Soon I began to hear a distant chanting. “We may not be in time, Bone Warrior. Hurry.”
I didn’t slug him mostly because the racket would have alerted the singing men.
I knew they were Nar before I saw a thing. I had heard the rhythms and style before, though not these particular lyrics. Always before, though, there had been joy in their work songs and celebrations. This song was cold and grim.
Uncle Doj left the candle, tugged my elbow. We continued to step sideways until, suddenly, we were in an ordinary passageway, not some tight, secret squeeze behind a wall. Nothing concealed the entrance to the hidden ways. That was just a shadowed corner unlikely to entice a closer look.
There was light out there, from candles in sconces widely spaced. The people in charge were frugal despite their wealth.
Uncle Doj placed a finger to his lips. We were near dangerous people who might detect us in an instant. He dropped to his knees and led me right into a large chamber where most of the Nar had gathered. Lighting was nonexistent except down where they were. Doj got behind a pillar. I squatted behind a low, dusty table just inside the doorway. I wished I was as dark as the Nar. My forehead must be shining like a little half moon.
This life hardens you. Too soon you have seen so much that when you encounter another something terrible you don’t howl and run in circles, snapping at your tail. But most of us still appreciate horror if horror is there. Horror was there.
There was an altar. Mogaba and Ochiba were involved in something ceremonial. Above the altar stood a small statue of dark stone, a four-armed woman dancing. I was too far away to make out details but I was pretty sure sure she had vampire fangs and six teats. She might be wearing a necklace of baby skulls. The Nar might give her another name but she was Kina. The worship offered by the Nar was not that described in the Jaicuri scriptures, though.
The Deceivers do not want to spill blood. That is why they are called Stranglers.

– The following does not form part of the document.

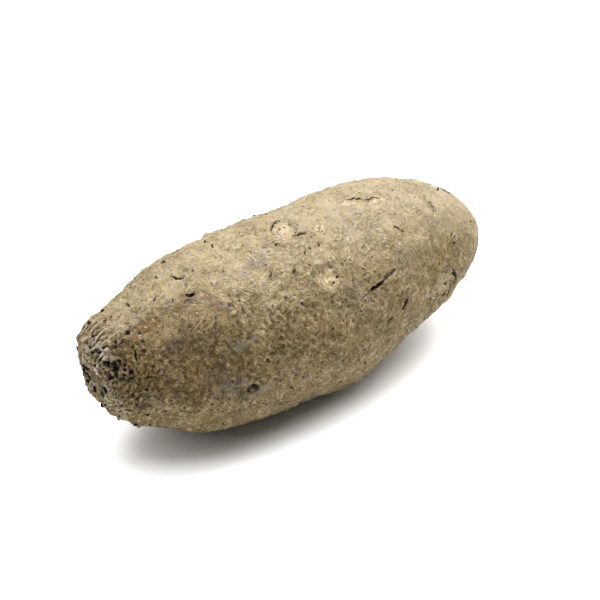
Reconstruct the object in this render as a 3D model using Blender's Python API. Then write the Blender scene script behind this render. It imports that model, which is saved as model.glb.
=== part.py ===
"""A whole yam tuber lying on its side, as one solid.

Metres, +Z up. The tuber lies along X with its corky crown, where the vine grew, at -X and its blunt growing tip
at +X. The origin is on the surface that it rests on, under the middle of its box.

A place on the skin is given by its share of the length from the crown, 0 to 1, and by its degrees round the
tuber: 0 is the top, 90 the back (+Y), -90 the front (-Y) and 180 the underside.
"""

import math
import random

import bmesh
import bpy
from mathutils import Matrix, Vector, kdtree, noise

# The whole tuber
LENGTH = 0.280
REST_FLAT_DEPTH = 0.0016  # how far its own weight has flattened the lowest skin
REST_FADE = 0.005  # relief dies away over this height above the rest
SKIN_COLOUR = (0.36, 0.29, 0.19, 1.0)
SKIN_ROUGHNESS = 0.92

# Fullness along the tuber: (share of the length, radius of the round-ended body there)
FULLNESS = (
    (0.00, 0.0670),
    (0.10, 0.0646),
    (0.25, 0.0587),
    (0.50, 0.0550),
    (0.75, 0.0579),
    (0.90, 0.0587),
    (1.00, 0.0604),
)
# The middle line bows a little: (share of the length, height)
BOW = (
    (0.0, -0.0025),
    (0.5, -0.0020),
    (1.0, 0.0022),
)

# Broad swellings and hollows: (share, degrees round or None for a whole ring, height, spread in share, in degrees)
BACK_LINE = 38
FRONT_LINE = -142
SWELLINGS = (
    (0.134, None, -0.0019, 0.034, None),  # neck behind the crown
    (0.072, FRONT_LINE, -0.0064, 0.069, 52),  # the neck cuts in deeper below
    (0.018, BACK_LINE, 0.0155, 0.038, 52),  # brow over the crown
    (0.540, BACK_LINE, -0.0016, 0.095, 52),  # saddle along the back
    (0.528, FRONT_LINE, 0.0047, 0.076, 52),  # belly that it rests on
    (0.749, FRONT_LINE, -0.0033, 0.142, 52),  # heel hollow under the tip
)

# Rolling unevenness of the whole skin
ROLL_WAVE = 0.034
ROLL_HEIGHT = 0.0011
RIPPLE_WAVE = 0.013
RIPPLE_HEIGHT = 0.0005

# Warts where rootlets grew: more and bigger ones towards the crown
WART_SEED = 11
WART_COUNT = 430
WART_RADIUS = (0.0042, 0.0066)
WART_HEIGHT = (0.0007, 0.0015)
WART_CROWN_GAIN = 1.1
WART_CROWN_REACH = 0.22

# Corky crown: a dished scar ringed by knobs, broken by deep pits
CROWN_FADE = (0.0165, 0.045)  # distances from the crown's middle at which this relief starts to fade and ends
CROWN_DISH_RADIUS = 0.015
CROWN_DISH_DEPTH = 0.0045
CROWN_RING_WAVE = 0.0105
CROWN_RING_HEIGHT = 0.0011
CROWN_KNOB_WAVE = 0.0095
CROWN_KNOB_HEIGHT = 0.0030

# Healed scars, eyes and dents: (share, degrees round, half length, half width, floor depth, rim height)
SCARS = (
    (0.440, -8, 0.0085, 0.0080, 0.0012, 0.0006),  # pale scar on top
    (0.448, -46, 0.0088, 0.0078, 0.0015, 0.0008),  # pitted scar below it
    (0.762, -91, 0.0100, 0.0130, 0.0013, 0.0006),  # long scar on the flank
    (0.235, -94, 0.0055, 0.0050, 0.0014, 0.0006),  # eye low on the front
    (0.090, -24, 0.0090, 0.0060, 0.0010, 0.0004),  # rubbed reddish spot
    (0.801, -32, 0.0050, 0.0065, 0.0016, 0.0003),  # dimple near the tip
    (0.300, 105, 0.0090, 0.0075, 0.0013, 0.0006),  # scars on the far side
    (0.640, 78, 0.0080, 0.0095, 0.0013, 0.0006),
    (0.520, 142, 0.0070, 0.0080, 0.0012, 0.0005),
    (0.850, 135, 0.0075, 0.0060, 0.0013, 0.0005),
)
SCAR_FLOOR_SHARE = 0.55  # the floor is flat out to this share of the scar's own size
SCAR_RIM_PLACE = 1.1  # the rim's ridge and its width, as shares of that size
SCAR_RIM_WIDTH = 0.45
SCAR_REACH = 3  # nothing of a scar shows beyond this many times its size

# Gash where a tool nicked the skin: a narrow cut tapering to both ends
GASH_PLACE = (0.556, -65)
GASH_HALF_LENGTH = 0.0130
GASH_HALF_WIDTH = 0.0014
GASH_DEPTH = 0.0042
GASH_TURN = 3  # degrees off the tuber's length

# Mesh: cells along the sides and across each end of the box grid that is rounded into the tuber
CELLS_ALONG = 50
CELLS_ACROSS = 21


def clear_scene():
    for old in list(bpy.data.objects):
        bpy.data.objects.remove(old)


def between(stations, share):
    """Height of the smooth curve through the stations at this share of the length."""
    places = [place for place, _ in stations]
    values = [value for _, value in stations]
    last = len(stations) - 1

    def slope(k):
        left, right = max(k - 1, 0), min(k + 1, last)
        return (values[right] - values[left]) / (places[right] - places[left])

    k = next((k for k in range(last) if share <= places[k + 1]), last - 1)
    gap = places[k + 1] - places[k]
    s = (share - places[k]) / gap
    start = (1 + 2 * s) * (1 - s) ** 2 * values[k] + s * (1 - s) ** 2 * gap * slope(k)
    end = s * s * (3 - 2 * s) * values[k + 1] - s * s * (1 - s) * gap * slope(k + 1)
    return start + end


def turn_between(a, b):
    """Smallest angle from b to a, in degrees."""
    return (a - b + 180) % 360 - 180


def swelling(share, around, roundness):
    height = 0.0
    for place, line, rise, spread, turn_spread in SWELLINGS:
        weight = math.exp(-(((share - place) / spread) ** 2)) * min(1.0, 2 * roundness)
        if line is not None:
            weight *= math.exp(-((turn_between(around, line) / turn_spread) ** 2))
        height += rise * weight
    return height


def skin_point(share, around):
    """The plain form's skin, before any relief."""
    roundness = 2 * math.sqrt(max(share * (1 - share), 0.0))
    radius = roundness * between(FULLNESS, share) + swelling(share, around, roundness)
    turn = math.radians(around)
    return Vector((
        (share - 0.5) * LENGTH,
        radius * math.sin(turn),
        between(BOW, share) + radius * math.cos(turn),
    ))


def place_of(direction):
    """Share of the length and degrees round for a direction from the middle of the round grid."""
    return (1 + direction.x) / 2, math.degrees(math.atan2(direction.y, direction.z))


def bump(distance):
    """A smooth rise from 0 at distance 1 to 1 at distance 0."""
    return (1 - distance * distance) ** 2 if distance < 1 else 0.0


def rise_between(value, low, high):
    s = min(max((value - low) / (high - low), 0.0), 1.0)
    return s * s * (3 - 2 * s)


def rounded_grid():
    """A box of even cells rounded to a unit sphere, so that no fan of thin triangles meets at the ends."""
    bm = bmesh.new()
    bmesh.ops.create_cube(bm, size=2)
    for axis, cells in enumerate((CELLS_ALONG, CELLS_ACROSS, CELLS_ACROSS)):
        lengthwise = [e for e in bm.edges if abs((e.verts[0].co - e.verts[1].co)[axis]) > 1e-6]
        bmesh.ops.subdivide_edges(bm, edges=lengthwise, cuts=cells - 1)
    for vertex in bm.verts:
        vertex.co = Vector([math.tan(c * math.pi / 4) for c in vertex.co]).normalized()
    return bm


def scattered_warts():
    """Seeded warts as (middle, radius, height), even over the skin and bigger near the crown."""
    draw = random.Random(WART_SEED)
    warts = []
    for _ in range(WART_COUNT):
        direction = Vector((draw.uniform(-1, 1), 0, 0))
        turn = draw.uniform(0, 2 * math.pi)
        girth = math.sqrt(1 - direction.x**2)
        direction.y = girth * math.sin(turn)
        direction.z = girth * math.cos(turn)
        share, around = place_of(direction)
        gain = 1 + WART_CROWN_GAIN * (1 - rise_between(share, 0, WART_CROWN_REACH))
        warts.append((skin_point(share, around), draw.uniform(*WART_RADIUS), draw.uniform(*WART_HEIGHT) * gain))
    return warts


def wart_height(point, warts, tree):
    height = 0.0
    for _, index, distance in tree.find_range(point, WART_RADIUS[1]):
        _, radius, rise = warts[index]
        height = max(height, rise * bump(distance / radius))
    return height


def scar_height(point, normal):
    """Shallow floors with raised rims."""
    height = 0.0
    for share, around, half_length, half_width, depth, rim in SCARS:
        middle = skin_point(share, around)
        offset = point - middle
        if offset.length > SCAR_REACH * max(half_length, half_width):
            continue
        across = normal.cross(Vector((1, 0, 0))).normalized()
        distance = math.hypot(offset.x / half_length, offset.dot(across) / half_width)
        height -= depth * (1 - rise_between(distance, SCAR_FLOOR_SHARE, 1.0))
        height += rim * bump(abs(distance - SCAR_RIM_PLACE) / SCAR_RIM_WIDTH)
    return height


def crown_height(point):
    """Rings, knobs and a dished middle at the crown, fading out away from it."""
    crown = skin_point(0.0, 0.0)
    distance = (point - crown).length
    reach = 1 - rise_between(distance, *CROWN_FADE)
    if reach == 0:
        return 0.0
    dish = -CROWN_DISH_DEPTH * bump(distance / CROWN_DISH_RADIUS)
    rings = CROWN_RING_HEIGHT * math.cos(2 * math.pi * distance / CROWN_RING_WAVE)
    knobs = CROWN_KNOB_HEIGHT * noise.noise(point / CROWN_KNOB_WAVE)
    return reach * (dish + rings + knobs)


def relief(point, normal, warts, tree):
    roll = ROLL_HEIGHT * noise.noise(point / ROLL_WAVE)
    ripple = RIPPLE_HEIGHT * noise.noise(point / RIPPLE_WAVE)
    return roll + ripple + wart_height(point, warts, tree) + scar_height(point, normal) + crown_height(point)


def grow_tuber(bm):
    """Moves the round grid to the skin, raises the relief, and flattens the lowest skin."""
    for vertex in bm.verts:
        vertex.co = skin_point(*place_of(vertex.co))
    bm.normal_update()
    floor = min(v.co.z for v in bm.verts)
    warts = scattered_warts()
    tree = kdtree.KDTree(len(warts))
    for index, (middle, _, _) in enumerate(warts):
        tree.insert(middle, index)
    tree.balance()
    moves = {}
    for vertex in bm.verts:
        fade = rise_between(vertex.co.z, floor + REST_FLAT_DEPTH, floor + REST_FLAT_DEPTH + REST_FADE)
        moves[vertex] = vertex.normal * (fade * relief(vertex.co, vertex.normal, warts, tree))
    for vertex, move in moves.items():
        vertex.co += move
        vertex.co.z = max(vertex.co.z, floor + REST_FLAT_DEPTH)


def rest_place(bm):
    """The point that becomes the origin: the middle of the box, on the resting surface."""
    lows = [min(v.co[axis] for v in bm.verts) for axis in range(3)]
    highs = [max(v.co[axis] for v in bm.verts) for axis in range(3)]
    return Vector(((lows[0] + highs[0]) / 2, (lows[1] + highs[1]) / 2, lows[2]))


def skin_material():
    material = bpy.data.materials.new("yam_skin")
    material.use_nodes = True
    shader = material.node_tree.nodes["Principled BSDF"]
    shader.inputs["Base Color"].default_value = SKIN_COLOUR
    shader.inputs["Roughness"].default_value = SKIN_ROUGHNESS
    shader.inputs["Metallic"].default_value = 0.0
    return material


def tuber_object(bm):
    mesh = bpy.data.meshes.new("tuber")
    bm.to_mesh(mesh)
    bm.free()
    mesh.shade_smooth()
    mesh.materials.append(skin_material())
    tuber = bpy.data.objects.new("tuber", mesh)
    bpy.context.scene.collection.objects.link(tuber)
    return tuber


def gash_cutter(origin):
    """A slim pointed blade, set in the skin at the gash with its edge inwards."""
    middle = skin_point(*GASH_PLACE)
    around = math.radians(GASH_PLACE[1])
    outward = Vector((0, math.sin(around), math.cos(around)))
    bm = bmesh.new()
    bmesh.ops.create_uvsphere(bm, u_segments=4, v_segments=2, radius=1)
    size = Vector((GASH_HALF_LENGTH, GASH_HALF_WIDTH, GASH_DEPTH))
    bmesh.ops.scale(bm, vec=size, verts=bm.verts)
    bmesh.ops.rotate(bm, verts=bm.verts, matrix=Matrix.Rotation(math.radians(GASH_TURN), 3, "Z"))
    upright = outward.to_track_quat("Z", "X").to_matrix()
    lengthwise = upright @ Vector((1, 0, 0))
    twist = Matrix.Rotation(lengthwise.angle(Vector((1, 0, 0))) * (1 if lengthwise.y < 0 else -1), 3, outward)
    bmesh.ops.rotate(bm, verts=bm.verts, matrix=twist @ upright)
    bmesh.ops.translate(bm, verts=bm.verts, vec=middle - origin)
    mesh = bpy.data.meshes.new("gash_cutter")
    bm.to_mesh(mesh)
    bm.free()
    cutter = bpy.data.objects.new("gash_cutter", mesh)
    bpy.context.scene.collection.objects.link(cutter)
    cutter.hide_render = True
    cutter.display_type = "WIRE"
    return cutter


def main():
    clear_scene()
    bm = rounded_grid()
    grow_tuber(bm)
    origin = rest_place(bm)
    bmesh.ops.translate(bm, verts=bm.verts, vec=-origin)
    tuber = tuber_object(bm)
    cut = tuber.modifiers.new("gash", "BOOLEAN")
    cut.operation = "DIFFERENCE"
    cut.solver = "EXACT"
    cut.object = gash_cutter(origin)


main()
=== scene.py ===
"""A whole yam tuber lying on a plain pale floor: its looks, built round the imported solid.

Metres, +Z up, in the solid's own frame: the crown is at -X, the growing tip at +X and the resting surface at
z = 0. A place on the skin is given by its share of the length from the crown, 0 to 1, and by its degrees
round the tuber: 0 is the top, 90 the back (+Y), -90 the front (-Y) and 180 the underside.
"""

import math
import random

import bmesh
import bpy
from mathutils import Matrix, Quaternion, Vector, bvhtree, kdtree, noise


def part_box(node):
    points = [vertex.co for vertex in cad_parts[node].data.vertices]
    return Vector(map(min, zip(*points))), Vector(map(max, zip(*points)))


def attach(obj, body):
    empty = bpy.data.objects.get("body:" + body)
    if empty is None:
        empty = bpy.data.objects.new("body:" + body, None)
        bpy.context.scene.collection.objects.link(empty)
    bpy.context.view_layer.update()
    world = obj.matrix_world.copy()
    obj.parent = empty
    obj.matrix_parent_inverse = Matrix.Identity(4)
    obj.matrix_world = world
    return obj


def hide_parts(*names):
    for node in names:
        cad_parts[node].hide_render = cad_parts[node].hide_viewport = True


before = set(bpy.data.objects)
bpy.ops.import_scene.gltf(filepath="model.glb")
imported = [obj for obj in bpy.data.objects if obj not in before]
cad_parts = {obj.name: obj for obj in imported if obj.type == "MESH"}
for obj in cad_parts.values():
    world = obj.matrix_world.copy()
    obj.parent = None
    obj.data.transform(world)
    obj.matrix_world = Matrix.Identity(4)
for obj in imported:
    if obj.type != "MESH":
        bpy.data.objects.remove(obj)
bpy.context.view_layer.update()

# Tuber skin: one swollen root whose thin, corky skin grew with it, dry and dusty after digging. Here it is a
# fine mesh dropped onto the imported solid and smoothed, then given the skin's warts, pits, folds and wounds.

solid_low, solid_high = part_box("tuber")
LENGTH = solid_high.x - solid_low.x
MIDDLE_HEIGHT = (solid_low.z + solid_high.z) / 2
CORE_SHARE = 0.6  # half length of the line that the skin is cast from, as a share of the tuber's own
SKIN_CELLS_ALONG = 146
SKIN_CELLS_ACROSS = 68
CROWN_CAP_TURN = -53  # degrees off the middle plane where each end's own grid of cells starts
TIP_CAP_TURN = 45
SMOOTHING_PASSES = 24
CAST_REACH = 1.0  # how far out the rays start that look for the skin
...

The Nar not only spilled blood on behalf of their goddess, they drank it. And it looked like they had been doing so for some time down there. Drained corpses hung to one side. Their latest sacrifice, a hapless Jaicuri, got hoisted up with those soon after I arrived.
The Nar were practical in their religion. After the grim ceremony ended they began butchering one of the bodies.
I got down and crawled out of there. I did not give one rat’s ass what Uncle Doj thought.
I have seen a lot with the Company, including tortures and cruelties almost beyond comprehension and inhumanities I do not have the capacity to fathom, but never had I encountered socially-sanctioned cannibalism.
I did not puke or boil over in outrage. That would be silly. I just put distance between me and that till I could speak without worrying about who might overhear. “I have seen enough. Let’s get out of here.”
Uncle Doj responded with a thin smile and lifted eyebrow.
“I have to relay this. I have to write it down. We may not survive this siege. They will. Word of what they are has to survive, too.” He watched me closely. Was he wondering if the rest of us also enjoyed the occasional long pig roast as well?
Probably.
This sort of thing might go some toward explaining our ambiguous reception in these parts.
Mogaba could not read. If it did not occur to him that the dark side of the Nar was no secret anymore I could leave word in my Annals, to be salvaged by Lady or the Old Man.
“They are all down there,” Uncle said. “So we will return by a swifter path.” By which he meant we would stroll through regular passageways just like we belonged there.
“What’s that noise?” I asked.
Uncle gestured for silence. We stole forward.
We discovered a group of Taglian soldiers bricking up a sallyport we could have used to leave. Why were they doing that? That door could not be broken open from the outside. It still had Stormshadow’s spells protecting it.
Uncle pulled me back, headed another direction. Obviously he knew the citadel quite well. And I had no difficulty imagining him roaming around in there all the time, just for the hell of it. He seemed like that kind of guy.